Former Governor Abdullahi Ganduje may have been the target of the demolitions, but it is the good people of the state that have suffered the fate of the grass as two elephants collided.
However, beyond the indiscriminate and costly demolitions, the people of Kano State have always yearned for good governance and there is nothing in Governor Kabir’s first days that indicates he can provide it.
It appears he is trying very hard to do so, but at what cost? The question of cost has become far more important because his decision to appoint dozens of aides, advisers and assistants hints more at job creation in the wrong place rather than service to the people.
Until date, the governor has appointed about 92 persons to serve as his aides, special advisers and assistants. This is besides his 19 commissioners.
While Kano is a large state which requires a proper team to manage, at what point does political appointments jettison the territory of competence and beer into that of convenience and even connivance?
Kabir is apparently under pressure to reward many of those who contributed to his victory during the elections with political appointments. But unless supreme caution is exercised, he risks reducing governance in his state to one elaborate jamboree.
The demolition job he carried shortly after assuming office smacked more of vendetta and vitriol than discretion. The earliest signs are that he lacks the critical thinking and discretion to give the good people of Kano State the quality leadership they deserve.
He may argue that the previous government favoured impunity as an unofficial policy of government but who is to say that impunity would be eschewed under Kabir who is showing a predilection for impunity and worse still, cronyism.
For all the expensive and expansive teams they always assemble, Nigerian public office holders hardly ever justify the trust reposed in them by the people.

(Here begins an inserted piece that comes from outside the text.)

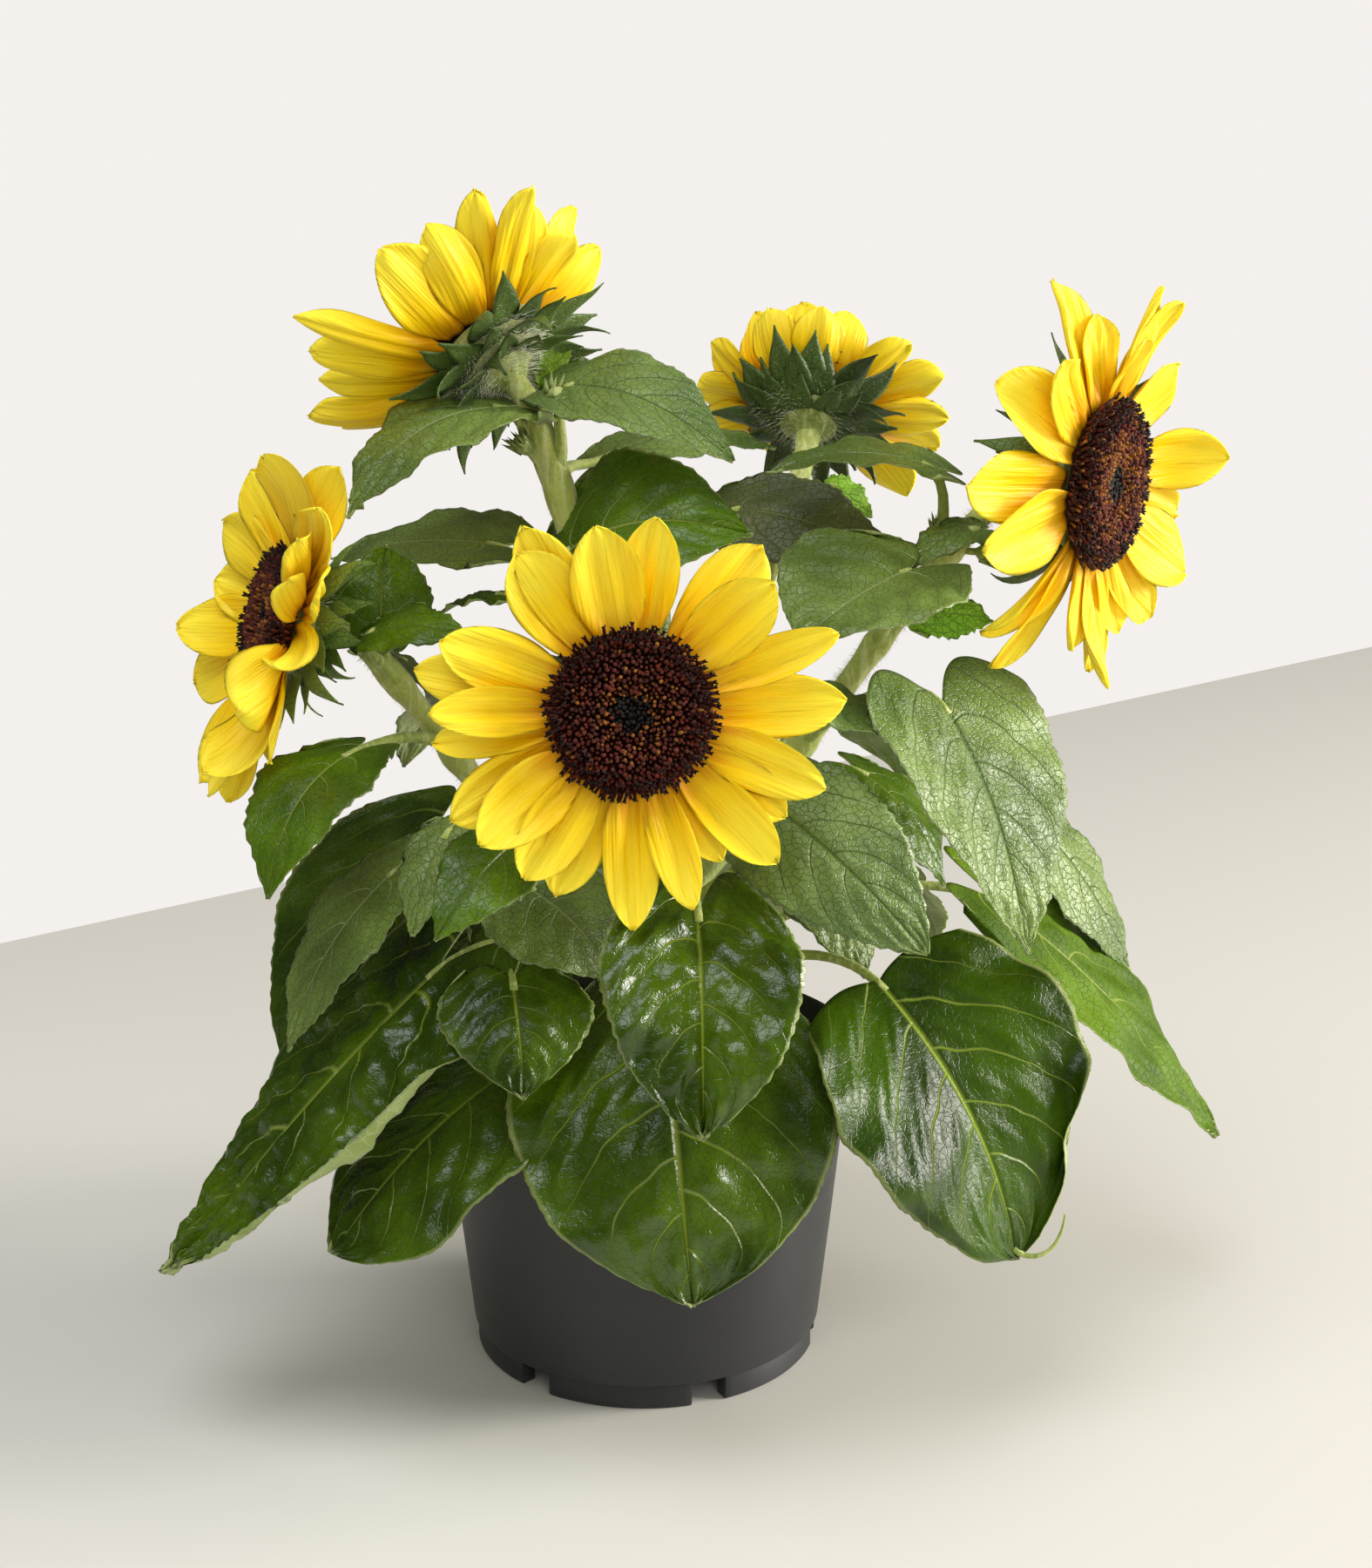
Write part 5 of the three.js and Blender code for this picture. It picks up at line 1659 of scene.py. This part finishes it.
    def build(self) -> None:
        """Make the bloom's three pieces and seat them."""
        axes, neck = self.axes()
        for part, form, slot, looks in (
            ("cup", self.cup(), "calyx", (Look.CUP, self.plan.bract, Look.DOWN)),
            ("rays", Form.join([self.ray(i) for i in range(len(RAYS[self.name]))]), "petal", (Look.PETAL,)),
            ("disc", self.florets(), "disc", (Look.BED, Look.MAROON, Look.AMBER, Look.EYE, Look.KNOB)),
        ):
            name = f"bloom_{self.name}_{part}"
            piece = make_object(f"{name}_fine", form.moved(axes, neck), [look.material() for look in looks])
            seat(piece, slot, name)


@dataclass
class Pot:
    """The grower pot: its turned wall with a rim band, and its ring of feet."""

    rim_radius: float = 85.0
    band_bottom: float = 106.0
    height: float = 128.0
    groove_height: float = 121.0
    groove_depth: float = 1.2
    wall_top_radius: float = 81.0
    wall_foot_radius: float = 71.0
    waist_radius: float = 76.0
    waist_height: float = 57.0
    wall: float = 2.0
    foot_height: float = 10.0
    foot_radius: float = 69.5
    foot_width: float = 7.0
    feet: int = 6
    slot_width: float = 14.0
    slot_turn: float = 9.0
    floor: float = 2.5
    pad_radius: float = 16.0
    segments: int = 128
    arch: float = 1.6
    edge_width: float = 0.5

    def profile(self) -> list[tuple[float, float]]:
        """Radius and height of the wall's section, from the axis under the floor to the axis over it."""
        rim, top, foot, wall = self.rim_radius, self.wall_top_radius, self.wall_foot_radius, self.wall
        low, band, groove, high = self.foot_height, self.band_bottom, self.groove_height, self.height
        inside = rim - wall
        return [
            (0, low), (self.pad_radius, low), (foot - 1.5, low), (foot - 0.4, low + 0.4), (foot, low + 1.5),
            (self.waist_radius, self.waist_height), (top, band - 0.4), (top + 0.6, band), (rim - 1, band),
            (rim - 0.2, band + 0.4), (rim, band + 1.5), (rim, groove - 1), (rim - 0.5, groove - 0.7),
            (rim - self.groove_depth, groove), (rim - 0.3, groove + 0.8), (rim + 0.2, groove + 1.8),
            (rim + 0.2, high - 1.8), (rim - 0.3, high - 0.5), (rim - 1.2, high), (inside - 0.6, high),
            (inside - 1.1, high - 0.7), (inside - 1.5, band + wall), (top - wall, band - 2),
            (foot - wall, low + self.floor), (0, low + self.floor),
        ]

    def spun(
        self, name: str, outline: Sequence[Numbers], closed: bool, start: float, sweep: float, steps: int
    ) -> Object:
        """A body spun about the pot's axis.

        Args:
            name: Name of the object.
            outline: Radius and height of its section.
            closed: Whether the section closes on itself, and is filled.
            start: Heading where it begins, in degrees.
            sweep: How far it is spun, in degrees.
            steps: How many faces that takes.

        Returns:
            The new object.
        """
        mesh = bpy.data.meshes.new(name)
        way = direction(start, 0)
        points = [tuple((way * radius + UP * height) * MM) for radius, height in outline]
        edges = [(i, i + 1) for i in range(len(points) - 1)] + ([(len(points) - 1, 0)] if closed else [])
        mesh.from_pydata(points, edges, [])
        body = bpy.data.objects.new(name, mesh)
        bpy.context.scene.collection.objects.link(body)
        select_only(body)
        bpy.ops.object.mode_set(mode="EDIT")
        bpy.ops.mesh.select_all(action="SELECT")
        if closed:
            bpy.ops.mesh.edge_face_add()
        bpy.ops.mesh.spin(steps=steps, angle=math.radians(sweep), center=(0, 0, 0), axis=(0, 0, 1))
        bpy.ops.mesh.select_all(action="SELECT")
        bpy.ops.mesh.remove_doubles(threshold=0.00002)
        bpy.ops.mesh.normals_make_consistent(inside=False)
        bpy.ops.object.mode_set(mode="OBJECT")
        return body

    def foot(self, index: int) -> Object:
        """One foot: an arc of wall with soft edges, a little arched between its ends."""
        gap = math.degrees(self.slot_width / self.foot_radius)
        pitch = 360 / self.feet
        inner, outer, top = self.foot_radius - self.foot_width, self.foot_radius, self.foot_height + 0.5
        outline = [(inner, 0), (outer - 0.8, 0), (outer, 1), (outer, top), (inner, top)]
        start = self.slot_turn + pitch * index + gap / 2
        body = self.spun(f"pot_foot_{index}", outline, True, start, pitch - gap, 18)
        middle = math.radians(start + (pitch - gap) / 2)
        for vertex in body.data.vertices:
            heading = math.atan2(vertex.co.x, -vertex.co.y)
            away = math.remainder(heading - middle, math.tau) / math.radians((pitch - gap) / 2)
            if vertex.co.z < 1.5 * MM:
                vertex.co.z += self.arch * MM * float(1 - eased(0.35, 0.62, abs(away)))
        return body

    def build(self) -> None:
        """Make the pot and seat it."""
        top = self.foot_height + 0.5
        pad = [(0, 0), (self.pad_radius - 0.8, 0), (self.pad_radius, 0.8), (self.pad_radius, top), (0, top)]
        pieces = [self.spun("pot_body", self.profile(), False, 0, 360, self.segments)]
        pieces += [self.foot(index) for index in range(self.feet)]
        pieces.append(self.spun("pot_pad", pad, False, 0, 360, 48))
        select_only(*pieces)
        bpy.ops.object.join()
        pot = bpy.context.object
        bevel = pot.modifiers.new("edges", "BEVEL")
        bevel.width, bevel.segments = self.edge_width * MM, 2
        bevel.limit_method, bevel.angle_limit = "ANGLE", math.radians(55)
        bpy.ops.object.modifier_apply(modifier="edges")
        bpy.ops.object.shade_smooth_by_angle(angle=math.radians(38))
        pot.data.materials.append(Look.POT.material())
        seat(pot, "pot", "pot")


@dataclass
class Soil:
    """The soil in the pot: a lumpy bed with loose crumbs and chips of bark."""

    middle: float = SOIL_MIDDLE
    edge: float = 109.0
    flat_radius: float = 16.0
    radius: float = 78.6
    foot_radius: float = 68.5
    bottom: float = 12.9
    shoulder: float = 103.0
    crumbs: int = 1500
    chips: int = 60

    def height(self, radius: Array, turn: Array) -> Array:
        """Height of the bed at some places."""
        rings = [0, self.flat_radius, (self.radius + self.flat_radius) / 2, self.radius]
        level = np.interp(radius, rings, [self.middle, self.middle, self.edge + 1.5, self.edge])
        calm = 1 - eased(self.radius - 9, self.radius, radius)
        return level + calm * (0.9 * np.sin(radius / 6 + turn * 3) + 0.7 * np.sin(turn * 11 + radius / 9))

    def bed(self, pot: Pot) -> Object:
        """The bed, spun from its section and roughened."""
        radii = np.linspace(self.radius, 0, 27)
        outline = [(0, self.bottom), (self.foot_radius, self.bottom), (self.radius, self.shoulder)]
        outline += [(float(radius), self.edge) for radius in radii]
        bed = pot.spun("soil_bed", outline, False, 0, 360, 120)
        for vertex in bed.data.vertices:
            if vertex.co.z > (self.edge - 1) * MM:
                radius = math.hypot(vertex.co.x, vertex.co.y) / MM
                turn = math.atan2(vertex.co.y, vertex.co.x)
                vertex.co.z = float(self.height(np.array([radius]), np.array([turn]))[0]) * MM
        return bed

    def lump(self, size: float, flatness: float, seed: float) -> Form:
        """One uneven crumb with twenty faces."""
        select_only()
        bpy.ops.mesh.primitive_ico_sphere_add(subdivisions=1, radius=size)
        ball = bpy.context.object
        points = np.array([vertex.co for vertex in ball.data.vertices])
        faces = np.array([tuple(face.vertices) for face in ball.data.polygons])
        bpy.data.objects.remove(ball)
        points = points * (1 + 0.28 * scatter(np.arange(len(points)), seed))[:, None]
        points[:, 2] *= flatness
        return Form(points, faces, np.zeros((len(points), 4)), np.zeros(len(faces), int))

    def strewn(self, count: int, form: Form, seed: float, least: float) -> Form:
        """Copies of a crumb strewn over the bed."""
        index = np.arange(count)
        radius = 9 + np.sqrt((index + 0.5) / count) * (self.radius - 12)
        turn = index * GOLDEN_TURN + seed
        lean = unit(np.stack([scatter(index, seed), scatter(index, seed + 1), 1.2 + 0 * index], 1))
        size = least + (1 - least) * (scatter(index, seed + 2) + 1) / 2
        axes = axes_along(lean, spokes(turn * 3)) * size[:, None, None]
        height = self.height(radius, turn) + 0.4
        origins = np.stack([radius * np.cos(turn), radius * np.sin(turn), height], 1)
        return form.copies(axes, origins)

    def build(self, pot: Pot) -> None:
        """Make the soil and seat it."""
        bed = self.bed(pot)
        bed.data.materials.append(Look.SOIL.material())
        seat(bed, "soil", "soil")
        share = self.crumbs // 3
        crumbs = [self.strewn(share, self.lump(size, 0.8, size), size, 0.35) for size in (1.3, 1.9, 2.6)]
        chips = self.strewn(self.chips, self.lump(3.0, 0.3, 9.0), 4.0, 0.4)
        for name, form, look in (("crumbs", Form.join(crumbs), Look.SOIL), ("chips", chips, Look.CHIP)):
            seat(make_object(f"soil_{name}", form, [look.material()]), "soil")


@dataclass
class Studio:
    """Floor, lights and camera; each lamp has its place, size, power, colour and whether gloss mirrors it."""

    eye: tuple[float, float, float] = (0.0, -0.95, 0.49)
    pitch: float = 15.1
    yaw: float = 0.99
    lens: float = 57.6
    floor_colour: str = "dad8cf"
    wall_colour: str = "f4f0ed"
    ambient: float = 0.51
    mirrored: float = 0.04

    FLOOR = ((-2.6, -2.2, 0), (2.6, -2.2, 0), (-2.6, -1.24, 0), (2.6, 2.86, 0))
    LAMPS = (
        ("window", (2.75, -0.05, 1.0), 1.5, 120, "fffaf4", True),
        ("sky", (-0.3, -0.5, 1.6), 1.1, 12.5, "f6f9ff", True),
        ("front", (0.5, -2.0, 1.0), 1.4, 9, "ffffff", False),
    )

    def camera(self) -> None:
        """Set the camera at the photograph's height and angle."""
        data = bpy.data.cameras.new("view")
        data.lens, data.sensor_width, data.sensor_fit = self.lens, 36.0, "AUTO"
        data.clip_start, data.clip_end = 0.05, 50.0
        camera = bpy.data.objects.new("view", data)
        camera.location = self.eye
        camera.rotation_euler = (math.radians(90 - self.pitch), 0, math.radians(-self.yaw))
        bpy.context.scene.collection.objects.link(camera)
        bpy.context.scene.camera = camera

    def floor(self) -> None:
        """Lay the plain pale floor, whose far edge slants behind the plant."""
        select_only()
        bpy.ops.mesh.primitive_plane_add(size=2, location=(0, 0, 0))
        floor = bpy.context.object
        floor.name = "floor"
        for vertex, corner in zip(floor.data.vertices, self.FLOOR):
            vertex.co = corner
        material, wiring = new_material("floor_satin")
        wiring.surface(shade(self.floor_colour), 0.34, Specular_IOR_Level=0.35)
        floor.data.materials.append(material)

    def lamp(self, name: str, place: Numbers, size: float, power: float, colour: str, mirrored: bool) -> None:
        """Add a large soft lamp that faces the plant, and that shows in its gloss where it is mirrored."""
        data = bpy.data.lights.new(name, "AREA")
        data.shape, data.size, data.energy = "DISK", size, power
        data.color = shade(colour)[:3]
        lamp = bpy.data.objects.new(name, data)
        lamp.location = place
        towards = Vector((0, 0, 0.25)) - Vector(place)
        lamp.rotation_euler = towards.to_track_quat("-Z", "Y").to_euler()
        lamp.visible_glossy = mirrored
        bpy.context.scene.collection.objects.link(lamp)

    def build(self) -> None:
        """Set up the studio."""
        world = bpy.data.worlds.new("room")
        world.use_nodes = True
        wiring = Wiring(world.node_tree)
        path = wiring.node("LightPath").outputs
        lit = wiring.times(path["Is Camera Ray"], 1 - self.ambient)
        dimmed = wiring.times(path["Is Glossy Ray"], self.ambient - self.mirrored)
        room = world.node_tree.nodes["Background"]
        room.inputs["Color"].default_value = shade(self.wall_colour)
        wiring.feed(room.inputs["Strength"], wiring.minus(wiring.plus(self.ambient, lit), dimmed))
        bpy.context.scene.world = world
        bpy.context.scene.view_settings.view_transform = "Standard"
        self.floor()
        for lamp in self.LAMPS:
            self.lamp(*lamp)
        self.camera()


def main() -> None:
    """Build the plant, its pot and the studio."""
    logging.basicConfig(level=logging.INFO, format="%(message)s")
    bpy.ops.object.select_all(action="DESELECT")
    Studio().build()
    pot = Pot()
    pot.build()
    Soil().build(pot)
    for name in STEMS:
        joints = [leaf.at for leaf in LEAVES.values() if leaf.stem == name]
        joints += [plan.foot for other, plan in STEMS.items() if other != "main" and name == "main"]
        Stem(name, joints).build()
    for number, (name, leaf) in enumerate(LEAVES.items()):
        seat(leaf.build(name, number * 1.37), "leaf", f"leaf_{name}")
    for number, (name, leaf) in enumerate(SPARE_LEAVES.items()):
        seat(leaf.build(f"spare_{name}", number * 2.3), "leaf")
    for name, bud in BUDS.items():
        seat(bud.build(name), "calyx")
    for name in BLOOMS:
        Bloom(name).build()


if __name__ == "__main__":
    main()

Situations where even lowly public office holders can pick numberless aides who are paid from meagre public resources is as unacceptable as it is chaotic.
While he must do his best to ensure that he justifies the trust reposed in him by the good people of Kano State, Kabir must ensure that he leaves the people more than the dust his demolition job raised.
Leaving his footprints in the sand of time will be far more important than the dust that will be raised when his numberless assistants begin to stomp public buildings in the state.